SpaceX launched Turkmenistan's first telecom satellite aboard a Falcon 9 rocket on Monday, after taking a chance on some touch-and-go weather in Florida.
The launch of the TurkmenÄlem 52E spacecraft came just 13 days after SpaceX used a different Falcon 9 to send a Dragon cargo capsule to the International Space Station.
Monday's launch, like the earlier one, unfolded at Launch Complex 40 at Cape Canaveral Air Force Station in Florida — but there were a couple of differences. First, because it wasn't a launch to the space station, SpaceX didn't have to hit a launch time to the second. The weather was too cloudy for liftoff at the scheduled time of 6:14 p.m. ET, but cleared up enough for launch at a revised T-minus-zero of 7:03 p.m.

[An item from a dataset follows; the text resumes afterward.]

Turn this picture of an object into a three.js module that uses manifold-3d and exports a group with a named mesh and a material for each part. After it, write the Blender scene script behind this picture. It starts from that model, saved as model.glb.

The second difference is that TurkmenÄlem 52E is destined to go into geosynchronous orbit, to provide telecommunication services to Europe, Central Asia and Africa in cooperation with Monaco-based Space Systems International and Luxembourg-based SES.
The orbital requirements ruled out an attempt to bring the first-stage booster back down for a controlled landing on an oceangoing platform — as was attempted spectacularly but not completely successfully after the Dragon launch. Instead, the first stage dropped away after it did its work and burned up in the atmosphere.